Since data-flow graphs are likely to not map perfectly to a 2D-grid, a special pass-through or bridge FU can be loaded, which instead of an operation just contains two FIFOs. This allows forwarding of up to two data streams through any unused tile. One exemplary use is highlighted in pink in Fig. 6, where two data streams need to cross over.
The whole design is freely scalable and flexible with respect to the targeted application domain. This is especially interesting, since the amount of general and specialized FPGA resources provided is defined one level lower, by the shape and placement of the reconfigurable partitions.

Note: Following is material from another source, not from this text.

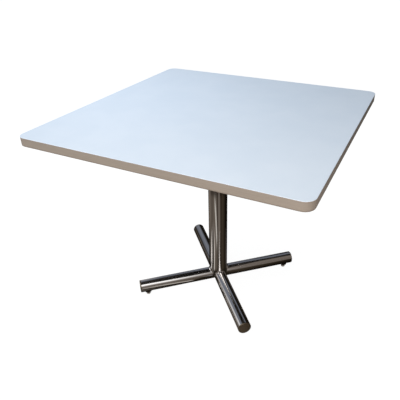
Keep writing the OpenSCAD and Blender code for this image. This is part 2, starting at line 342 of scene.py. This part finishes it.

This allows not only for different designs to set higher or lower resource limits, but also, the partitions do not necessarily have to have the same size. Again, all of this is transparent to the user, who only perceives an array of functional units, each with its own set of supported operations.
In conclusion, our overlay architecture allows for fast and dynamic composition of query datapaths. Using small configurable local crossbars allows for higher flexibility than a statically wired set of RPs while allowing for many more RPs than a globally interconnected system. This flexibility in data-flow routing can also help reduce the cost of reconfiguration. Also, the structure of the tiles fits perfectly to a column-based system, chosen to reduce bandwidth by accessing only the necessary columns. Finally, the structure of our overlay architecture enables both functional and data parallelism since different parts of the system are always similar.
The connections between the overlay architecture and the memory subsystem are located along the left and bottom sides in our FPGA,as shown in Fig. 6. Again, such placement is due to the physical layout of the generic infrastructure components. The DMA engines are used to scan or store columns located in the FPGA’s DDR3 DRAM. In addition, there is one bidirectional connection directly to the PCIe core, which allows one column to be streamed to or from the host server directly.